Consequently, its AI efforts are primarily aimed at developing self-driving cars, where the company can collect vast amounts of data from which it can train its autonomous driving system. As such, TSLA is developing its Dojo supercomputer to enhance its data processing capabilities, specifically built to train its AI model using video from Tesla vehicles.
In its Q4 and FY 2022 update, TSLA reported installing about 400,000 vehicles with its full self-driving (FSD) product. The FSD upgrade costs $199 per month and requires a $15,000 base cost for installation.
On the other hand, Tesla has yet to disclose how many of these cars have the monthly add-on – but if close to all of those vehicles were to have it, that could bring about nearly $1 billion in annual revenue for the company.
Will TSLA’s Cybertruck Make A Decisive Difference?
Despite the long wait for its latest offering, ARK Invest analyst Sam Korus believes the demand for Tesla’s electric Cybertruck pickup vehicle is stronger than ever.
Unfortunately, production has been delayed multiple times, prompting skepticism about its potential impact. All the same, Korus remains optimistic about its prospects, suggesting that the anticipation for the Cybertruck has not waned, and the use case for the vehicle could surprise everyone once it’s finally released.
With the production of the Cybertruck anticipated to commence in 2023, TSLA has purportedly accumulated more than one million pre-orders for this vehicle, signifying strong consumer interest. Should these reservations convert into actual sales, the Cybertruck has the potential to become a reliable source of income for Tesla.
Even so, the Cybertruck’s success is not guaranteed. The vehicle’s unconventional design has been divisive, and it’s still being determined how it will be received by the broader market. Additionally, the Cybertruck will compete with other electric trucks, including models from established automakers and startups.
Despite these challenges, it’s more than just ARK Invest that believes in the transformative potential of the Cybertruck. In fact, according to fund manager Gary Black, it’s anticipated to be a game-changer in the electric vehicle (EV) industry, potentially propelling substantial expansion for the company.

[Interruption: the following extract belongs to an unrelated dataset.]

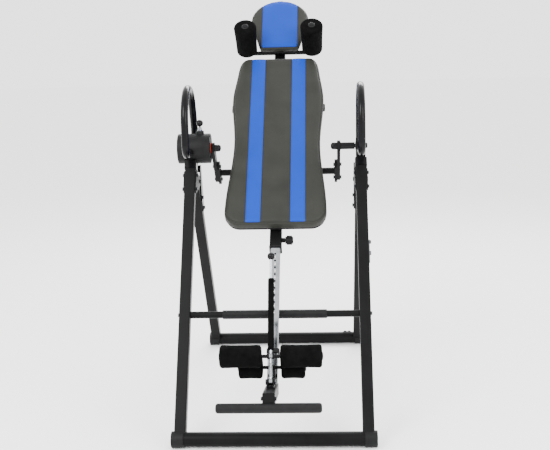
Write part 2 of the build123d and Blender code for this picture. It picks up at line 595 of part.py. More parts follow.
export_step(swing_arms.part, "parts/swing_arms.step")

TUBE_END = ARM_INNER - 2 * FLANGE_THICK
with BuildPart() as cross_tube:
    round_bar(SIDE, (0, RAIL_N), CROSS_TUBE_R, -TUBE_END, TUBE_END)
    for side in (-1, 1):
        plate(SIDE, FLANGE_OUTLINE, side * TUBE_END, side * (TUBE_END + FLANGE_THICK))
    round_bar(SIDE, (0, RAIL_N), CROSS_TUBE_R - 2.5, -BASE_HALF, BASE_HALF, mode=Mode.SUBTRACT)
    for spot in FLANGE_SPOTS:
        round_bar(SIDE, spot, BOLT_R, -BASE_HALF, BASE_HALF, mode=Mode.SUBTRACT)
cross_tube.part.label = "cross_tube"
export_step(cross_tube.part, "parts/cross_tube.step")

with BuildPart() as flange_bolts:
    for side in (-1, 1):
        for spot in FLANGE_SPOTS:
            bolt(SIDE, spot, BOLT_R, TUBE_END, ARM_INNER + ARM_THICK, side)
flange_bolts.part.label = "flange_bolts"
export_step(flange_bolts.part, "parts/flange_bolts.step")

# ---------------------------------------------------------------- main rail with its lower guide and the star knob
KNOB_BOSS_R = 9.0
KNOB_BOSS_END = KNOB_FROM - 6
with BuildPart() as bed_rail:
    with BuildSketch(SECTION.offset(RAIL_BOTTOM_S)):
        with Locations((0, -RAIL_N)):
            RectangleRounded(RAIL, RAIL, 4)
            RectangleRounded(RAIL - 2 * RAIL_WALL, RAIL - 2 * RAIL_WALL, 1.5, mode=Mode.SUBTRACT)
    extrude(amount=RAIL_TOP_S - RAIL_BOTTOM_S)
    round_bar(SIDE, (KNOB_S, RAIL_N), KNOB_BOSS_R, RAIL / 2, KNOB_BOSS_END)
    round_bar(SIDE, (KNOB_S, RAIL_N), KNOB_STEM_R + RUN, 0, KNOB_BOSS_END, mode=Mode.SUBTRACT)
    round_bar(SIDE, (0, RAIL_N), CROSS_TUBE_R, -RAIL, RAIL, mode=Mode.SUBTRACT)
bed_rail.part.label = "bed_rail"
export_step(bed_rail.part, "parts/bed_rail.step")

GUIDE_LIP = 6.0
GUIDE_DEPTH = 24.0
with BuildPart() as rail_guide:
    with BuildSketch(SECTION.offset(RAIL_BOTTOM_S - GUIDE_LIP)):
        with Locations((0, -RAIL_N)):
            RectangleRounded(RAIL + 3, RAIL + 3, 5)
    extrude(amount=GUIDE_LIP)
    with BuildSketch(SECTION.offset(RAIL_BOTTOM_S)):
        with Locations((0, -RAIL_N)):
            RectangleRounded(RAIL - 2 * RAIL_WALL, RAIL - 2 * RAIL_WALL, 1.5)
    extrude(amount=GUIDE_DEPTH)
    with BuildSketch(SECTION.offset(RAIL_BOTTOM_S - GUIDE_LIP)):
        with Locations((0, -RAIL_N)):
            RectangleRounded(BOOM + 2 * FIT, BOOM + 2 * FIT, 3.3)
    extrude(amount=GUIDE_LIP + GUIDE_DEPTH, mode=Mode.SUBTRACT)
rail_guide.part.label = "rail_guide"
export_step(rail_guide.part, "parts/rail_guide.step")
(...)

As a former executive at Goldman Sachs who now oversees his own fund, Black has been an unabashed advocate of TSLA and its CEO, Elon Musk, contending that the Cybertruck has the potential to serve as a pivotal top-line catalyst for Tesla, considering the scale of the relevant market in the United States. The distinctive design and characteristics of the Cybertruck, coupled with Tesla’s esteemed brand image, have the potential to make it a sought-after option among consumers.
Luckily for Tesla, the company doesn’t just get the thumbs up from Sam Korus and Gary Black – it also has the backing of the broader financial industry as well.
Indeed, only five of the 38 Wall Street analysts who’ve weighed in on TSLA’s fortunes in the last 90 days have declared the stock a sell. Interestingly, 15 have so much confidence in the firm that they’ve rated it as a buy or a strong buy, with the remaining 18 suggesting the firm is a hold.